Encloses his remarks [not present] on a book by Richard Parkinson (1748-1815), which he has read at the request of Sir John Sinclair. Fulton explains that his remarks are written in the form of a letter to Sinclair. He also encloses "a Sketch of Philadelphia which maybe of use" [not present]. Fulton was then residing in England.

Parkinson's 1805 book "Tour in America in 1798, 1799, and 1800: Exhibiting Sketches of Society and Manners, and a Particular Account of the American System of Agriculture, with Its Recent Improvements" was highly critical of American society and its "widely disseminated principles of a fallacious equality." Parkinson had written it to discourage his countrymen from emigrating to the United States. Sir John Sinclair was the founder and first president of the British Board of Agriculture. Fulton had previously submitted his own "Treatise on Canal Navigation" to Sinclair and obtained the recommendation of the board. Philips was evidently the editor of an English magazine.
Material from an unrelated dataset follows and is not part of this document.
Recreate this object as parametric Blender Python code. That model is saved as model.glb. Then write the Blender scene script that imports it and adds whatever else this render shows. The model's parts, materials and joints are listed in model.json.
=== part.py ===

Robert Fulton was an engineer and entrepreneur, often credited with inventing the steamboat. While Fulton did not invent any of the individual components of the steamboat, he did combine the ideas of many other men to make the most successful steamboat. He was an expert on combining numerous ideas of other men into one product, a process he used in numerous other engineering ventures throughout his life.